[Dataset records]
○ ○ ○ ○ ○

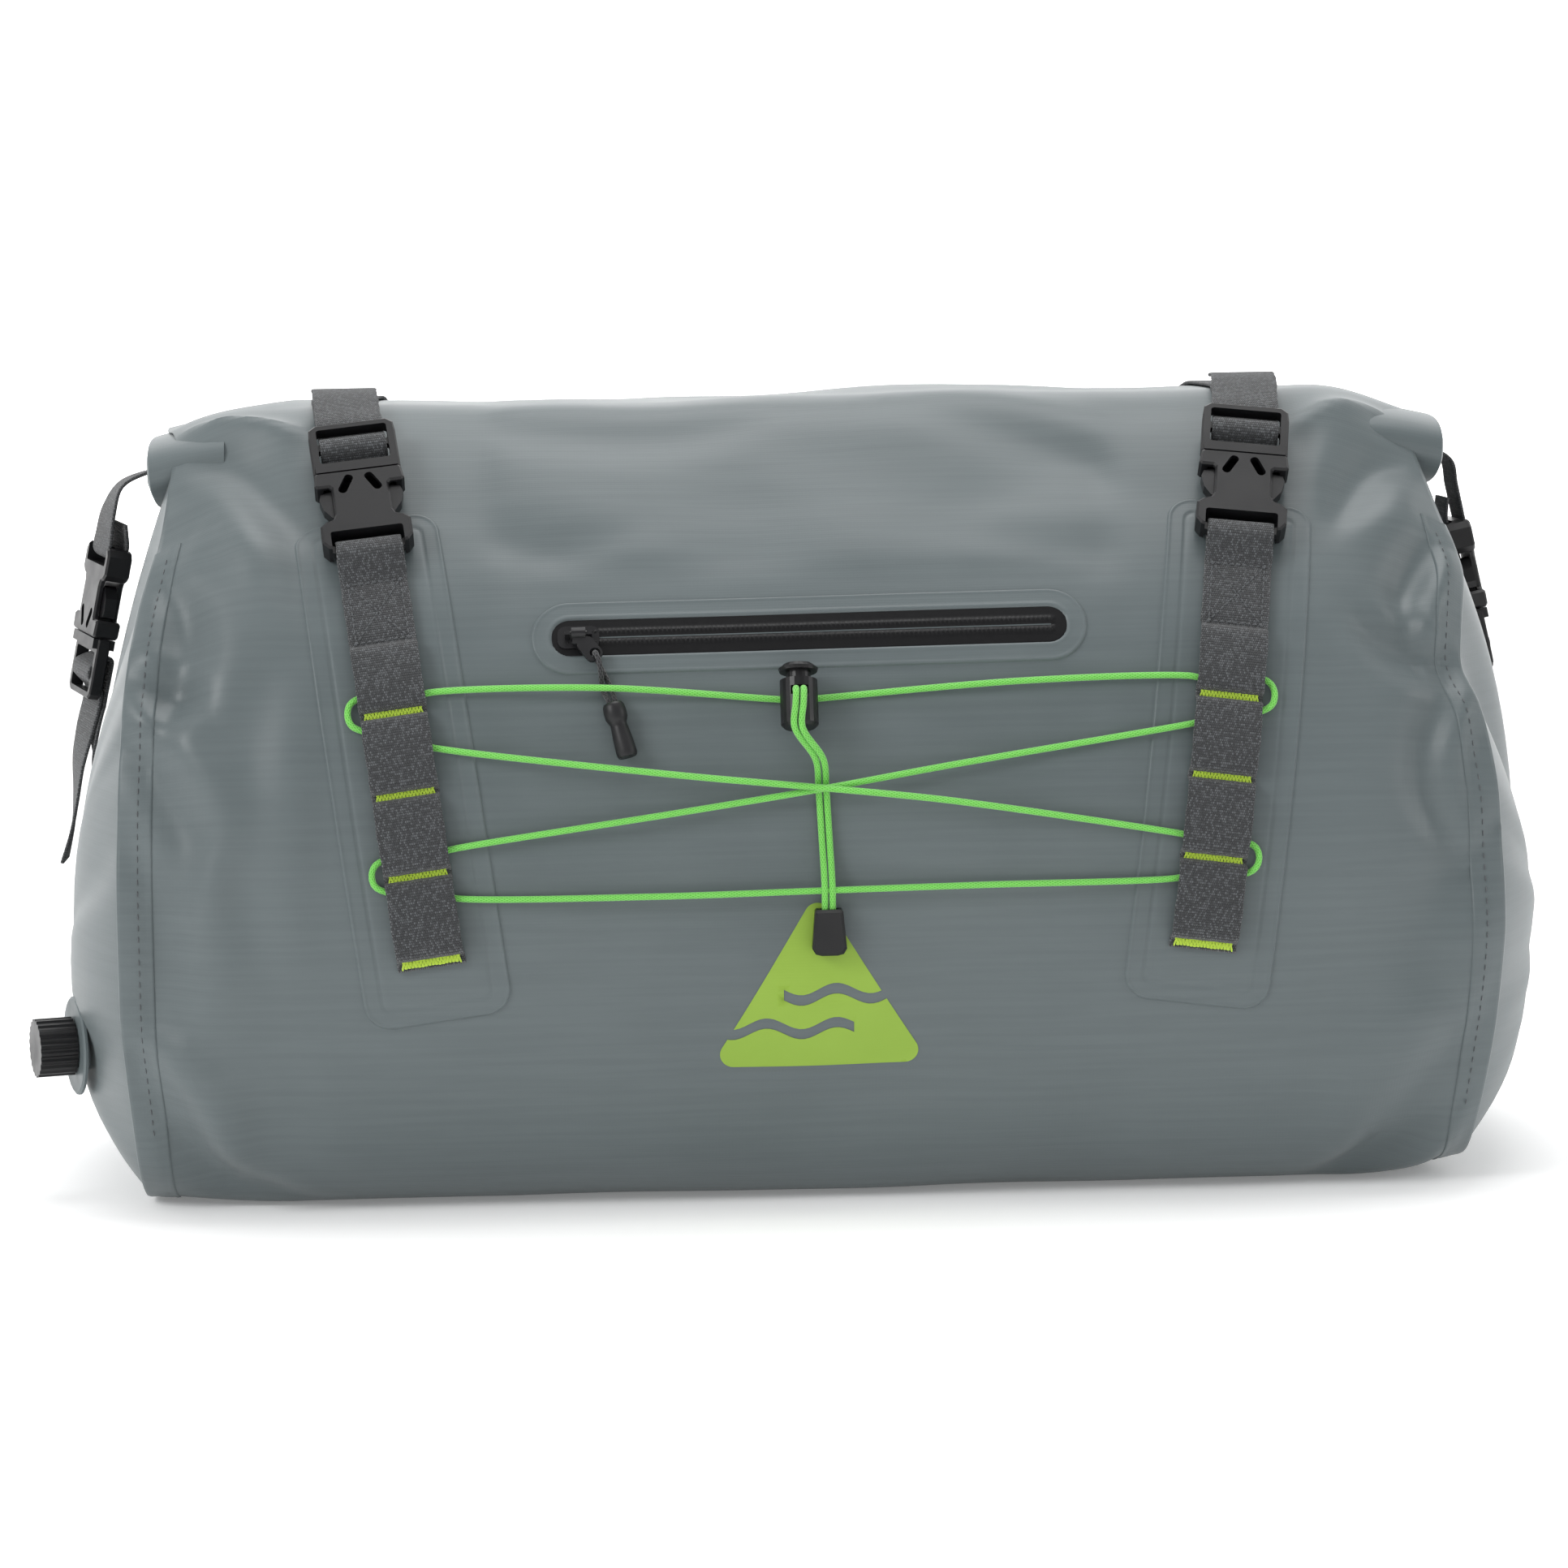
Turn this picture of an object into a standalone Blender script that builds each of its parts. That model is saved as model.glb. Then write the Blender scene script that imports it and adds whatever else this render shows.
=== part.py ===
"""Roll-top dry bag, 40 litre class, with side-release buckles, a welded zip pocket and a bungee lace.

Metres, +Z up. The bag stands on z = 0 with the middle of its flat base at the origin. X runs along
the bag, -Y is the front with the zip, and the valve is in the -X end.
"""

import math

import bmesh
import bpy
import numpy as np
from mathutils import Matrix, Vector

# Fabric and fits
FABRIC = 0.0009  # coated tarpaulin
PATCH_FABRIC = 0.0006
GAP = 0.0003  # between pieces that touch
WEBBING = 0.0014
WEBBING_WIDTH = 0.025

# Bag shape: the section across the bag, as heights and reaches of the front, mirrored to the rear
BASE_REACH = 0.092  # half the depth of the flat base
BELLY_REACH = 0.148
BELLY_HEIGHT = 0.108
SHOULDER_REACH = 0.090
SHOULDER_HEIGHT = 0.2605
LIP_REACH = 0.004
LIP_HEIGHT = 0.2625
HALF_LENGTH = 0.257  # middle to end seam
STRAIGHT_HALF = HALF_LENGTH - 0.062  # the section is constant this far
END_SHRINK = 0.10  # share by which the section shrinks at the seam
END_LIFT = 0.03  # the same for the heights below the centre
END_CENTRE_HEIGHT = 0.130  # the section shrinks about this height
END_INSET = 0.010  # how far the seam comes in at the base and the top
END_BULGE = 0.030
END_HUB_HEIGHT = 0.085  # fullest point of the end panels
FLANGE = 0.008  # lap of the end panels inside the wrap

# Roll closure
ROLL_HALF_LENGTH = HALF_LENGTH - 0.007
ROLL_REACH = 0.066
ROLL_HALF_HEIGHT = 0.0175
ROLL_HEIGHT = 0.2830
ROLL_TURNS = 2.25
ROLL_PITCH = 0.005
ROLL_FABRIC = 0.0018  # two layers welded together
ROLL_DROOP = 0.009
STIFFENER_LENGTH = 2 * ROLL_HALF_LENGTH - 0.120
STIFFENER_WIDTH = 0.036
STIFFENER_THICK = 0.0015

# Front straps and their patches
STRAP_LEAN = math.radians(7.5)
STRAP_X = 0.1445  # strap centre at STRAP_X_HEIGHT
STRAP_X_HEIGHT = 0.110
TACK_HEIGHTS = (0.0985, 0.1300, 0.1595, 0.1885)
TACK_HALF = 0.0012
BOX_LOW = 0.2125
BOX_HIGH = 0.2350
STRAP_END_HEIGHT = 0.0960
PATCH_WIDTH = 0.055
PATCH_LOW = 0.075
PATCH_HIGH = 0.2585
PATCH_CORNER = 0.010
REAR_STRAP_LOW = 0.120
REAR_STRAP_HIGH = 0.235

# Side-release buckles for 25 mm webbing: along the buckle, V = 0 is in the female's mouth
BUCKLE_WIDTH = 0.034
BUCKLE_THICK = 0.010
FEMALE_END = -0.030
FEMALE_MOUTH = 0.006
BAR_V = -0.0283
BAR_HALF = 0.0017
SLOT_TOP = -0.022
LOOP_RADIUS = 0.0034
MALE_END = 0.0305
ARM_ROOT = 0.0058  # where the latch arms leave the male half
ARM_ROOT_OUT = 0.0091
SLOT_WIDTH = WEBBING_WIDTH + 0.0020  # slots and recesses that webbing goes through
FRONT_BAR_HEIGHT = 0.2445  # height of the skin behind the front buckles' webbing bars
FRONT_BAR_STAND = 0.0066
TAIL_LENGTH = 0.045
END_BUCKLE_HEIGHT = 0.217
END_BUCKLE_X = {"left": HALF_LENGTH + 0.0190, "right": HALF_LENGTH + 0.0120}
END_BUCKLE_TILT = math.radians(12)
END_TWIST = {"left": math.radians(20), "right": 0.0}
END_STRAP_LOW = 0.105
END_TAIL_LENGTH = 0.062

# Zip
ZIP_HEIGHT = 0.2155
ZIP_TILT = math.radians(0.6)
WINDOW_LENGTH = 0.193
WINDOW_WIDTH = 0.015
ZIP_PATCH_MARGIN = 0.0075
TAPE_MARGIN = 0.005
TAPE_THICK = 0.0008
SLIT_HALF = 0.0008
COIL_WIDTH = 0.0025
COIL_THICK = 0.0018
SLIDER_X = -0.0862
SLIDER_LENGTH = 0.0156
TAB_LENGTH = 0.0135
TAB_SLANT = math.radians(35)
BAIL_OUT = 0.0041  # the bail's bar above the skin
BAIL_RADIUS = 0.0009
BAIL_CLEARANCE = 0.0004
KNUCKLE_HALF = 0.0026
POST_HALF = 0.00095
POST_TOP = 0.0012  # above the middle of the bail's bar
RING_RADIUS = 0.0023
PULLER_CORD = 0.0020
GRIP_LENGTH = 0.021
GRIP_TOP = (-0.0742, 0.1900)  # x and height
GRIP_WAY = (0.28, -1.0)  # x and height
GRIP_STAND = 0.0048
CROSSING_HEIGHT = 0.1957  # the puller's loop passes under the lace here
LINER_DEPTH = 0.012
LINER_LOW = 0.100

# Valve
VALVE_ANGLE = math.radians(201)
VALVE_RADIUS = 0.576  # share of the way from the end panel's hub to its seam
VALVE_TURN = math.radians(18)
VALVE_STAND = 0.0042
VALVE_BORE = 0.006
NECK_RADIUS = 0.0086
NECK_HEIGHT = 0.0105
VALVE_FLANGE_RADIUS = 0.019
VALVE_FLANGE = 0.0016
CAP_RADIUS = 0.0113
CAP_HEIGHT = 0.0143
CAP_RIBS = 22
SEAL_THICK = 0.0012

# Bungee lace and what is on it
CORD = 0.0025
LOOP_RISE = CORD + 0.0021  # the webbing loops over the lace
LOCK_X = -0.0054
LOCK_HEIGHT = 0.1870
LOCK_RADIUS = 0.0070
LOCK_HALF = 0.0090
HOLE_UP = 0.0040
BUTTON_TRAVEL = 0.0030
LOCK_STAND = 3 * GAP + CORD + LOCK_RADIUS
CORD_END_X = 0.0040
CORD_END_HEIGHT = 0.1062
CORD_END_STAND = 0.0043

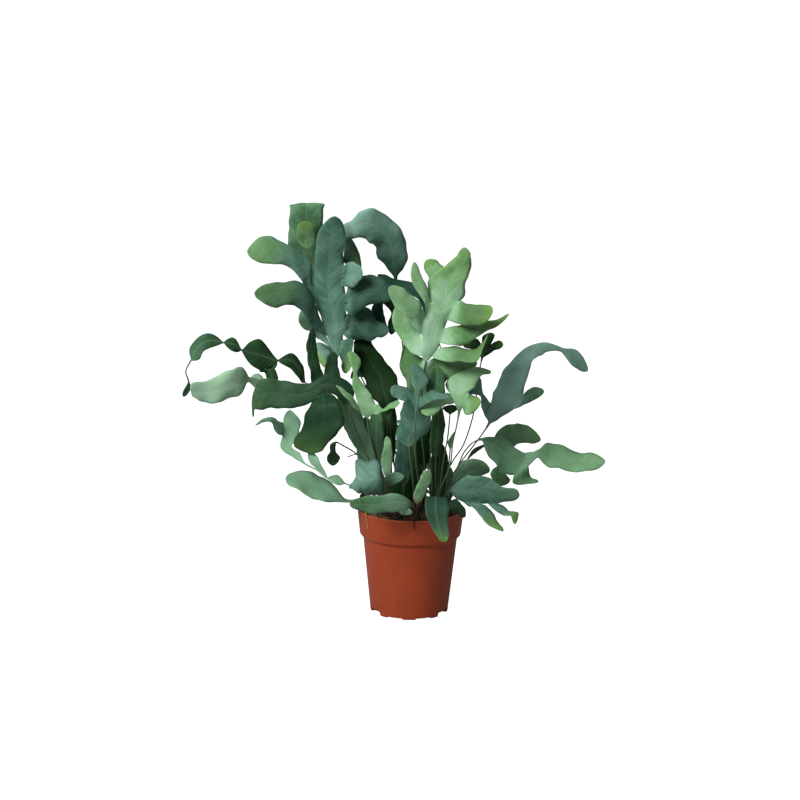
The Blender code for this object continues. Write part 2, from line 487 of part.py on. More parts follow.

○ ○ ○ ○ ○

**WHAT THIS TASK INVOLVES**:
Without leaving anything out, give the entries again exactly.

**OUTPUT BELOW**:
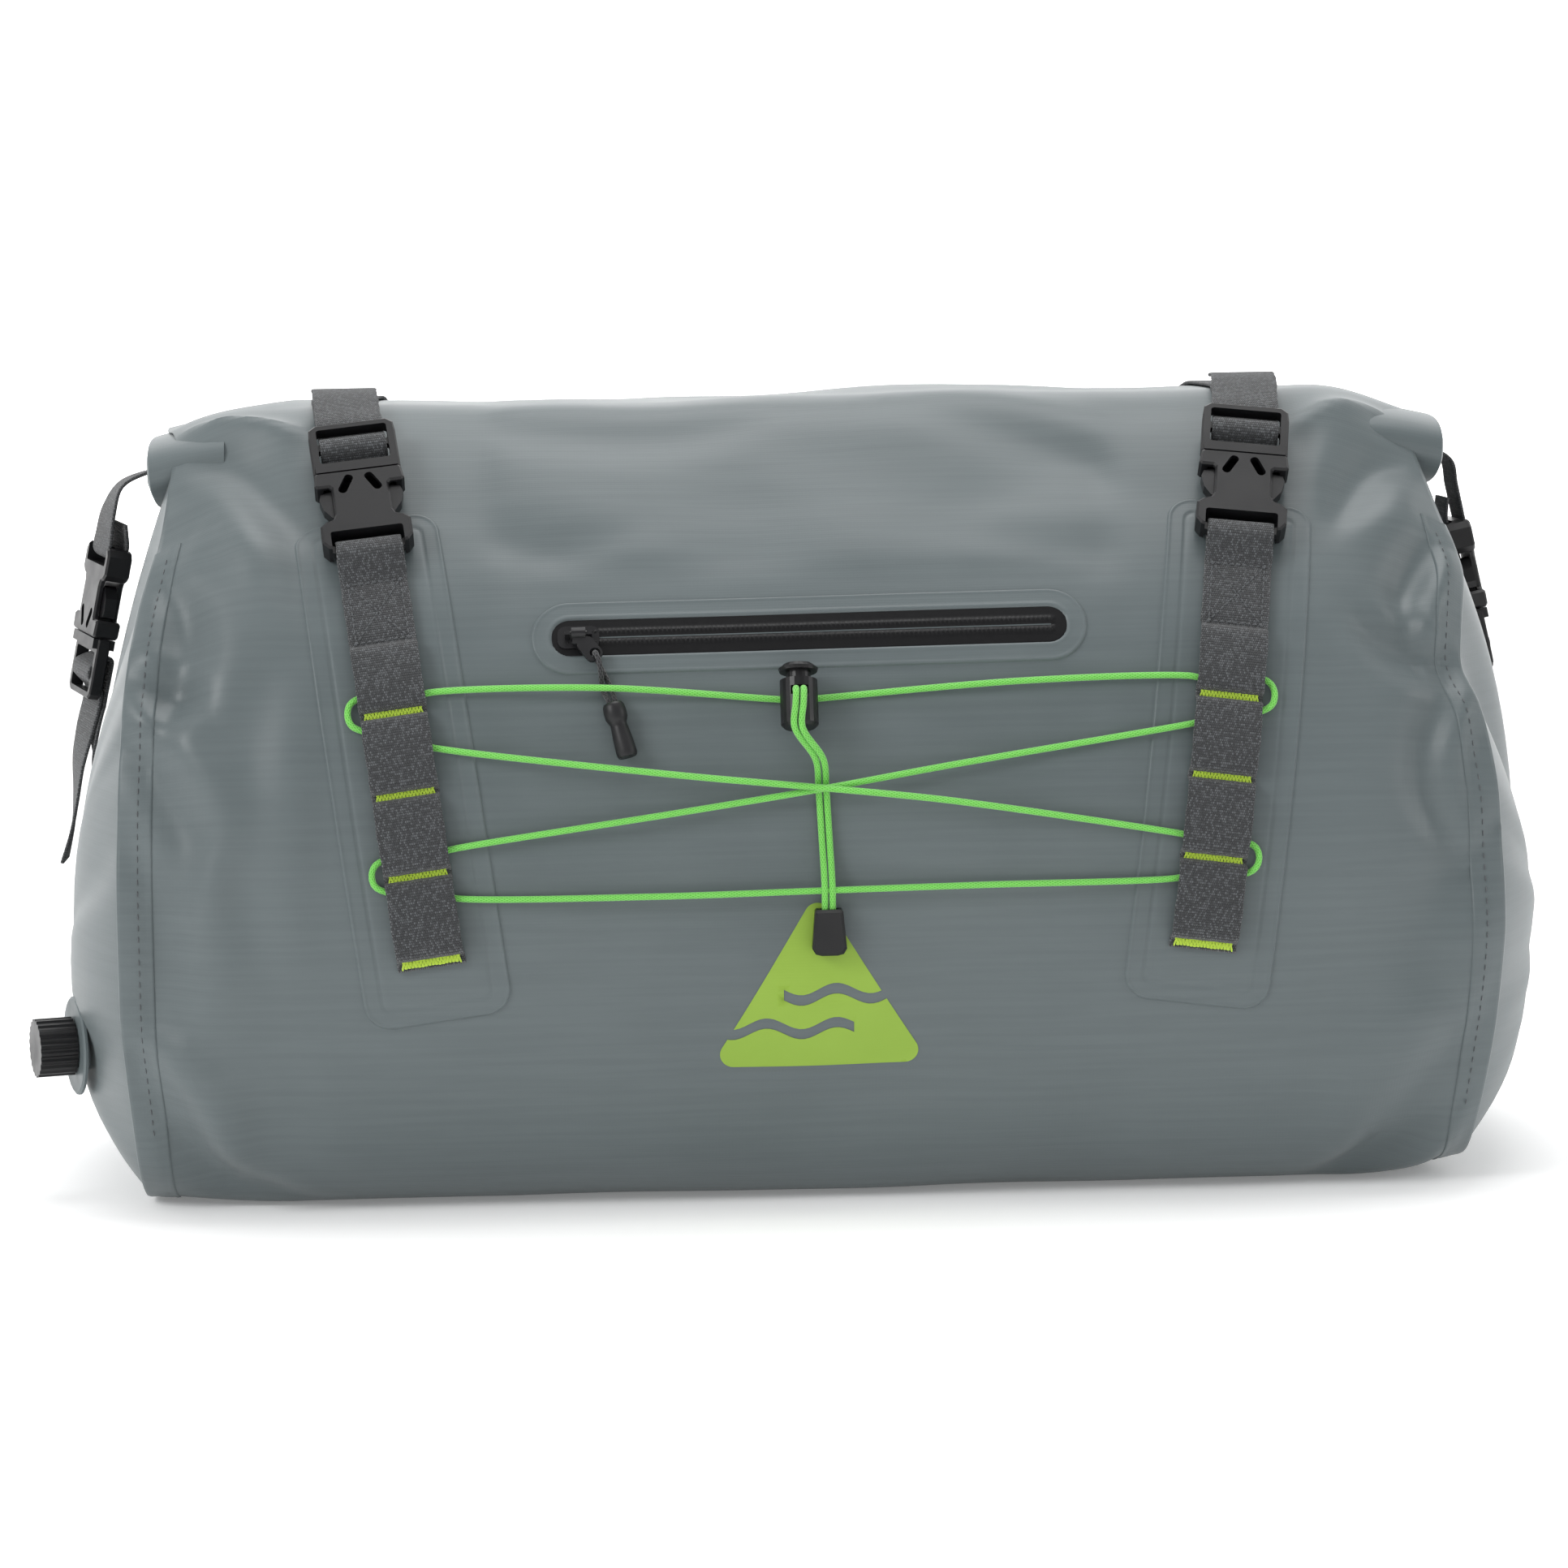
Turn this picture of an object into a standalone Blender script that builds each of its parts. That model is saved as model.glb. Then write the Blender scene script that imports it and adds whatever else this render shows.
=== part.py ===
"""Roll-top dry bag, 40 litre class, with side-release buckles, a welded zip pocket and a bungee lace.

Metres, +Z up. The bag stands on z = 0 with the middle of its flat base at the origin. X runs along
the bag, -Y is the front with the zip, and the valve is in the -X end.
"""

import math

import bmesh
import bpy
import numpy as np
from mathutils import Matrix, Vector

# Fabric and fits
FABRIC = 0.0009  # coated tarpaulin
PATCH_FABRIC = 0.0006
GAP = 0.0003  # between pieces that touch
WEBBING = 0.0014
WEBBING_WIDTH = 0.025

# Bag shape: the section across the bag, as heights and reaches of the front, mirrored to the rear
BASE_REACH = 0.092  # half the depth of the flat base
BELLY_REACH = 0.148
BELLY_HEIGHT = 0.108
SHOULDER_REACH = 0.090
SHOULDER_HEIGHT = 0.2605
LIP_REACH = 0.004
LIP_HEIGHT = 0.2625
HALF_LENGTH = 0.257  # middle to end seam
STRAIGHT_HALF = HALF_LENGTH - 0.062  # the section is constant this far
END_SHRINK = 0.10  # share by which the section shrinks at the seam
END_LIFT = 0.03  # the same for the heights below the centre
END_CENTRE_HEIGHT = 0.130  # the section shrinks about this height
END_INSET = 0.010  # how far the seam comes in at the base and the top
END_BULGE = 0.030
END_HUB_HEIGHT = 0.085  # fullest point of the end panels
FLANGE = 0.008  # lap of the end panels inside the wrap

# Roll closure
ROLL_HALF_LENGTH = HALF_LENGTH - 0.007
ROLL_REACH = 0.066
ROLL_HALF_HEIGHT = 0.0175
ROLL_HEIGHT = 0.2830
ROLL_TURNS = 2.25
ROLL_PITCH = 0.005
ROLL_FABRIC = 0.0018  # two layers welded together
ROLL_DROOP = 0.009
STIFFENER_LENGTH = 2 * ROLL_HALF_LENGTH - 0.120
STIFFENER_WIDTH = 0.036
STIFFENER_THICK = 0.0015

# Front straps and their patches
STRAP_LEAN = math.radians(7.5)
STRAP_X = 0.1445  # strap centre at STRAP_X_HEIGHT
STRAP_X_HEIGHT = 0.110
TACK_HEIGHTS = (0.0985, 0.1300, 0.1595, 0.1885)
TACK_HALF = 0.0012
BOX_LOW = 0.2125
BOX_HIGH = 0.2350
STRAP_END_HEIGHT = 0.0960
PATCH_WIDTH = 0.055
PATCH_LOW = 0.075
PATCH_HIGH = 0.2585
PATCH_CORNER = 0.010
REAR_STRAP_LOW = 0.120
REAR_STRAP_HIGH = 0.235

# Side-release buckles for 25 mm webbing: along the buckle, V = 0 is in the female's mouth
BUCKLE_WIDTH = 0.034
BUCKLE_THICK = 0.010
FEMALE_END = -0.030
FEMALE_MOUTH = 0.006
BAR_V = -0.0283
BAR_HALF = 0.0017
SLOT_TOP = -0.022
LOOP_RADIUS = 0.0034
MALE_END = 0.0305
ARM_ROOT = 0.0058  # where the latch arms leave the male half
ARM_ROOT_OUT = 0.0091
SLOT_WIDTH = WEBBING_WIDTH + 0.0020  # slots and recesses that webbing goes through
FRONT_BAR_HEIGHT = 0.2445  # height of the skin behind the front buckles' webbing bars
FRONT_BAR_STAND = 0.0066
TAIL_LENGTH = 0.045
END_BUCKLE_HEIGHT = 0.217
END_BUCKLE_X = {"left": HALF_LENGTH + 0.0190, "right": HALF_LENGTH + 0.0120}
END_BUCKLE_TILT = math.radians(12)
END_TWIST = {"left": math.radians(20), "right": 0.0}
END_STRAP_LOW = 0.105
END_TAIL_LENGTH = 0.062

# Zip
ZIP_HEIGHT = 0.2155
ZIP_TILT = math.radians(0.6)
WINDOW_LENGTH = 0.193
WINDOW_WIDTH = 0.015
ZIP_PATCH_MARGIN = 0.0075
TAPE_MARGIN = 0.005
TAPE_THICK = 0.0008
SLIT_HALF = 0.0008
COIL_WIDTH = 0.0025
COIL_THICK = 0.0018
SLIDER_X = -0.0862
SLIDER_LENGTH = 0.0156
TAB_LENGTH = 0.0135
TAB_SLANT = math.radians(35)
BAIL_OUT = 0.0041  # the bail's bar above the skin
BAIL_RADIUS = 0.0009
BAIL_CLEARANCE = 0.0004
KNUCKLE_HALF = 0.0026
POST_HALF = 0.00095
POST_TOP = 0.0012  # above the middle of the bail's bar
RING_RADIUS = 0.0023
PULLER_CORD = 0.0020
GRIP_LENGTH = 0.021
GRIP_TOP = (-0.0742, 0.1900)  # x and height
GRIP_WAY = (0.28, -1.0)  # x and height
GRIP_STAND = 0.0048
CROSSING_HEIGHT = 0.1957  # the puller's loop passes under the lace here
LINER_DEPTH = 0.012
LINER_LOW = 0.100

# Valve
VALVE_ANGLE = math.radians(201)
VALVE_RADIUS = 0.576  # share of the way from the end panel's hub to its seam
VALVE_TURN = math.radians(18)
VALVE_STAND = 0.0042
VALVE_BORE = 0.006
NECK_RADIUS = 0.0086
NECK_HEIGHT = 0.0105
VALVE_FLANGE_RADIUS = 0.019
VALVE_FLANGE = 0.0016
CAP_RADIUS = 0.0113
CAP_HEIGHT = 0.0143
CAP_RIBS = 22
SEAL_THICK = 0.0012

# Bungee lace and what is on it
CORD = 0.0025
LOOP_RISE = CORD + 0.0021  # the webbing loops over the lace
LOCK_X = -0.0054
LOCK_HEIGHT = 0.1870
LOCK_RADIUS = 0.0070
LOCK_HALF = 0.0090
HOLE_UP = 0.0040
BUTTON_TRAVEL = 0.0030
LOCK_STAND = 3 * GAP + CORD + LOCK_RADIUS
CORD_END_X = 0.0040
CORD_END_HEIGHT = 0.1062
CORD_END_STAND = 0.0043

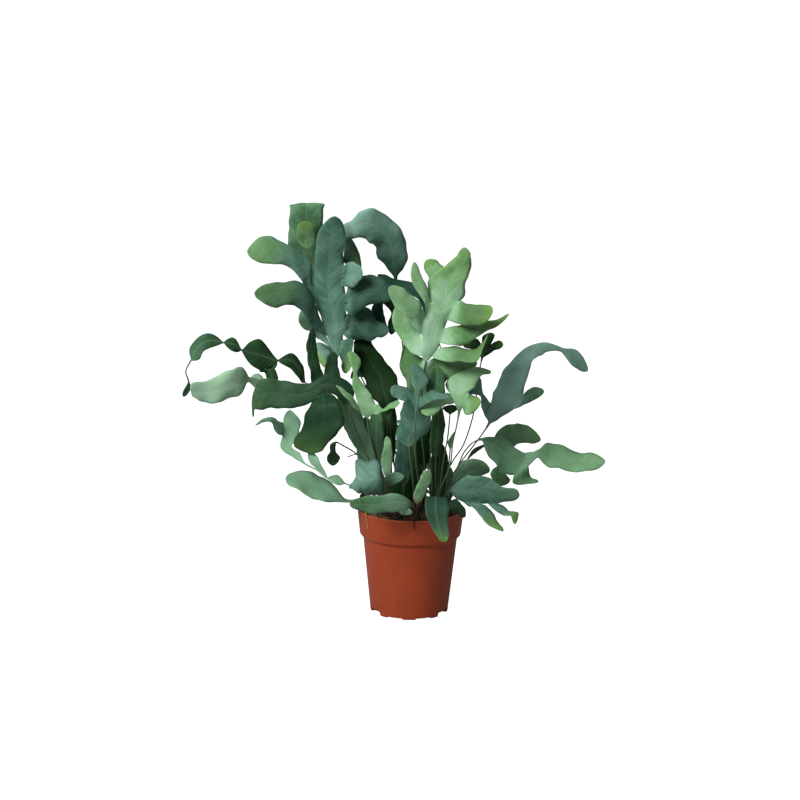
The Blender code for this object continues. Write part 2, from line 487 of part.py on. More parts follow.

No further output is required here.